Habijan gave a number of her fellow LGBTQIA+ members a chance to show their true selves in front of the camera and, more importantly, in front of the audience that suppressed such a phenomenal event from ever happening. This simple act of giving free opportunities that deserve much celebration received a lot of support from the public. It undoubtedly showed how the Philippines has a long way to go when it comes to schools and the freedom of expressing oneself without feeling the need to think twice before acting. 

Surprisingly, such an act sparked joy and inspiration throughout the country, where bullying and wrongful acts against the members of the LGBTQIA+ community are evident yet pushed off to the side. Although some still thought otherwise about how Miss Mela treated her fellow trans women, her aid to these new graduates is and will forever be appreciated. Even though this may be a small step toward where our country hopes to become, at least it’s headed in the right direction.

Expression Through Attire

A school’s dress code is a policy that has both positive and negative factors to it. Though many schools and universities have diverted their eyes from the said policy, many are still wondering how much could have come up. In 2008, the Department of Education ordered schools to no longer require students to wear uniforms to aid families who are less fortunate to save their money and spend it on their basic needs. The school dress code suggests that boys wear a top with sleeves, a pair of pants or shorts, and any type of footwear while girls wear a dress, blouse, skirt or pants, and any type of footwear. Both can be any color as long as they abide by the guidelines wherein respect must be reflected in the students’ attires. 

Three of the four top universities in the Philippines do not require their students to wear their uniforms. Schools that do not require their students to wear a uniform promote an environment with freedom for expression but can also become a breeding ground for violence. This is for the reason that when one student stands out in a group, it could become distracting and end up in a situation that one cannot handle. However, being able to express oneself freely is quite important also. The school dress code teaches students the fundamentals of wearing proper attire in the proper places, still within its limits.

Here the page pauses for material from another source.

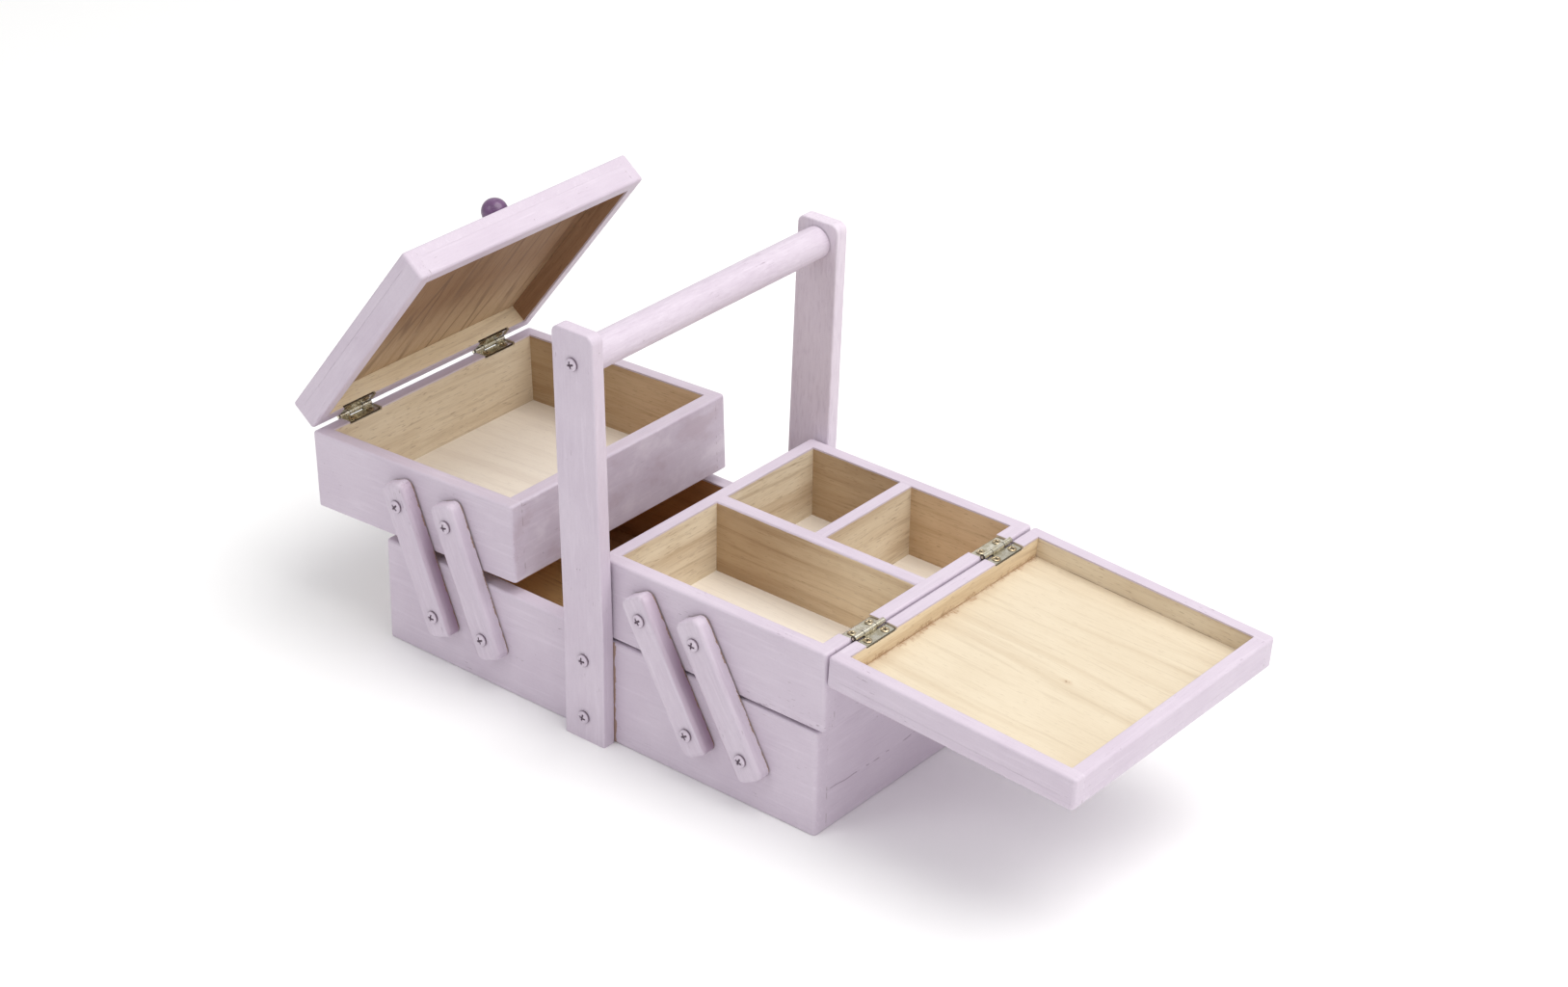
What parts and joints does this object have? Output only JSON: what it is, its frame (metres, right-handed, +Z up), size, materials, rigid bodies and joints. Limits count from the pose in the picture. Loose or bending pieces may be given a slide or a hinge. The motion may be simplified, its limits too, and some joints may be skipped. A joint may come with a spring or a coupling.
{
  "type": "sewing box with trays",
  "caption": "Wooden cantilever sewing box: a base with an arched carrying handle and two lidded trays that swing out and up on arms.",
  "frame": {"origin": "centre of the base's bottom face", "axes": "+Z up, +X along the base towards the tray with dividers, -Y towards the front"},
  "size_m": [0.4364, 0.1714, 0.2008],
  "materials": {
    "painted_wood": "matt lilac paint outside, bare wood inside",
    "bare_wood": "bare",
    "knob_paint": "satin dark purple paint",
    "painted_screw": "lilac paint over the head",
    "hinge_metal": "nickel plated"
  },
  "bodies": {
    "base": {"base_front": "painted_wood", "base_back": "painted_wood", "base_left_end": "painted_wood", "base_right_end": "painted_wood", "base_floor": "bare_wood", "upright_front": "painted_wood", "upright_back": "painted_wood", "handle_bar": "painted_wood", "bar_screws": "painted_screw", "upright_screws": "painted_screw", "left_base_pivot_screws": "painted_screw", "right_base_pivot_screws": "painted_screw"},
    "right_inner_arm_front": {"right_inner_arm_front": "painted_wood"},
    "right_inner_arm_back": {"right_inner_arm_back": "painted_wood"},
    "right_outer_arm_front": {"right_outer_arm_front": "painted_wood"},
    "right_outer_arm_back": {"right_outer_arm_back": "painted_wood"},
    "left_inner_arm_front": {"left_inner_arm_front": "painted_wood"},
    "left_inner_arm_back": {"left_inner_arm_back": "painted_wood"},
    "left_outer_arm_front": {"left_outer_arm_front": "painted_wood"},
    "left_outer_arm_back": {"left_outer_arm_back": "painted_wood"},
    "right_tray": {"right_tray_front": "painted_wood", "right_tray_back": "painted_wood", "right_tray_inner": "painted_wood", "right_tray_outer": "painted_wood", "right_tray_floor": "bare_wood", "right_hinge_tray_leaves": "hinge_metal", "right_hinge_pins": "hinge_metal", "right_tray_leaf_screws": "hinge_metal", "right_tray_pivot_screws": "painted_screw", "right_tray_long_divider": "painted_wood", "right_tray_short_divider": "painted_wood"},
    "right_lid": {"right_lid_front_rail": "painted_wood", "right_lid_back_rail": "painted_wood", "right_lid_free_rail": "painted_wood", "right_lid_hinge_rail": "painted_wood", "right_lid_panel": "painted_wood", "right_knob": "knob_paint", "right_hinge_lid_leaves": "hinge_metal", "right_lid_leaf_screws": "hinge_metal"},
    "left_tray": {"left_tray_front": "painted_wood", "left_tray_back": "painted_wood", "left_tray_inner": "painted_wood", "left_tray_outer": "painted_wood", "left_tray_floor": "bare_wood", "left_hinge_tray_leaves": "hinge_metal", "left_hinge_pins": "hinge_metal", "left_tray_leaf_screws": "hinge_metal", "left_tray_pivot_screws": "painted_screw"},
    "left_lid": {"left_lid_front_rail": "painted_wood", "left_lid_back_rail": "painted_wood", "left_lid_free_rail": "painted_wood", "left_lid_hinge_rail": "painted_wood", "left_lid_panel": "painted_wood", "left_knob": "knob_paint", "left_hinge_lid_leaves": "hinge_metal", "left_lid_leaf_screws": "hinge_metal"}
  },
  "joints": [
    {"name": "right_fold", "type": "hinge", "parent": "base", "child": "right_outer_arm_front", "pos_m": [0.0903, 0, 0.0266], "axis": [0, 1, 0], "range_deg": [-2.51, 61.5]},
    {"name": "right_outer_back_swing", "type": "hinge", "parent": "base", "child": "right_outer_arm_back", "pos_m": [0.0903, 0, 0.0266], "axis": [0, 1, 0], "range_deg": [-2.53, 61.52]},
    {"name": "right_inner_front_swing", "type": "hinge", "parent": "base", "child": "right_inner_arm_front", "pos_m": [0.06, 0, 0.0266], "axis": [0, 1, 0], "range_deg": [-2.53, 61.52]},
    {"name": "right_inner_back_swing", "type": "hinge", "parent": "base", "child": "right_inner_arm_back", "pos_m": [0.06, 0, 0.0266], "axis": [0, 1, 0], "range_deg": [-2.53, 61.52]},
    {"name": "right_tray_swing", "type": "hinge", "parent": "right_outer_arm_front", "child": "right_tray", "pos_m": [0.06401, 0, 0.07308], "axis": [0, 1, 0], "range_deg": [-61.52, 2.53]},
    {"name": "right_lid_hinge", "type": "hinge", "parent": "right_tray", "child": "right_lid", "pos_m": [0.12956, 0, 0.09075], "axis": [0, 1, 0], "range_deg": [-183.4, 0]},
    {"name": "left_fold", "type": "hinge", "parent": "base", "child": "left_outer_arm_front", "pos_m": [-0.0903, 0, 0.0266], "axis": [0, -1, 0], "range_deg": [-53.14, 7]},
    {"name": "left_outer_back_swing", "type": "hinge", "parent": "base", "child": "left_outer_arm_back", "pos_m": [-0.0903, 0, 0.0266], "axis": [0, -1, 0], "range_deg": [-53.16, 7.02]},
    {"name": "left_inner_front_swing", "type": "hinge", "parent": "base", "child": "left_inner_arm_front", "pos_m": [-0.06, 0, 0.0266], "axis": [0, -1, 0], "range_deg": [-53.16, 7.02]},
    {"name": "left_inner_back_swing", "type": "hinge", "parent": "base", "child": "left_inner_arm_back", "pos_m": [-0.06, 0, 0.0266], "axis": [0, -1, 0], "range_deg": [-53.16, 7.02]},
    {"name": "left_tray_swing", "type": "hinge", "parent": "left_outer_arm_front", "child": "left_tray", "pos_m": [-0.1106, 0, 0.07599], "axis": [0, -1, 0], "range_deg": [-6.71, 50.81]},
    {"name": "left_lid_hinge", "type": "hinge", "parent": "left_tray", "child": "left_lid", "pos_m": [-0.17155, 0, 0.09058], "axis": [0, -1, 0], "range_deg": [-50.3, 133.1]}
  ],
  "couplings": [
    {"joint": "right_outer_back_swing", "follows": "right_fold", "ratio": 1},
    {"joint": "right_inner_front_swing", "follows": "right_fold", "ratio": 1},
    {"joint": "right_inner_back_swing", "follows": "right_fold", "ratio": 1},
    {"joint": "right_tray_swing", "follows": "right_fold", "ratio": -1},
    {"joint": "left_outer_back_swing", "follows": "left_fold", "ratio": 1},
    {"joint": "left_inner_front_swing", "follows": "left_fold", "ratio": 1},
    {"joint": "left_inner_back_swing", "follows": "left_fold", "ratio": 1},
    {"joint": "left_tray_swing", "follows": "left_fold", "ratio": -0.95577}
  ]
}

Some schools enforce a rule for keeping one’s hair length to a size that would not be distracting to the people around them to keep their focus on the task at hand and away from any disturbance. The haircut policy is implemented in most schools and universities in the Philippines wherein males are ordered to follow it, which states that they must have a cut of 2 x 3 or more well-known as the “barber’s cut.” By implementing this policy, schools envision a more neat-looking and hygienic hairstyle which also gives the students more time to worry about their studies than how their hair looks. Many do not agree nor believe that this policy is promoting any form of good values other than stripping away the freedom of the students to express how they want themselves to be seen. 

This sets a barrier between freedom of expression and the students that desire to be who they are. Prohibitions, and restrictions, all of which suppress and invalidate the feelings of those that are unable to give themselves the treatment and love that they want and deserve. Members of the LGBTQIA+ community should be able to choose whatever they wear as long as it respects and will not hinder their way of learning.

Appreciating SOGIE

Appreciating Sexual Orientation, Gender Identity, and Expression (SOGIE) promotes anti-discrimination and seeks an environment where people can feel safe without worrying about anything else but themselves. Schools around the Philippines have opened separate all-gender bathrooms for the LGBTQIA+ community utilizing bathrooms previously reserved for PWD students only as a quick solution to the bathroom issue. 

Not only that, but places outside of schools also support all-gender restrooms which are established in various public or commercial spaces, citing anti-discrimination laws or ordinances passed by either the national government or the local government as their legal basis. Examples include Accenture, Shell, and a couple of municipal airports.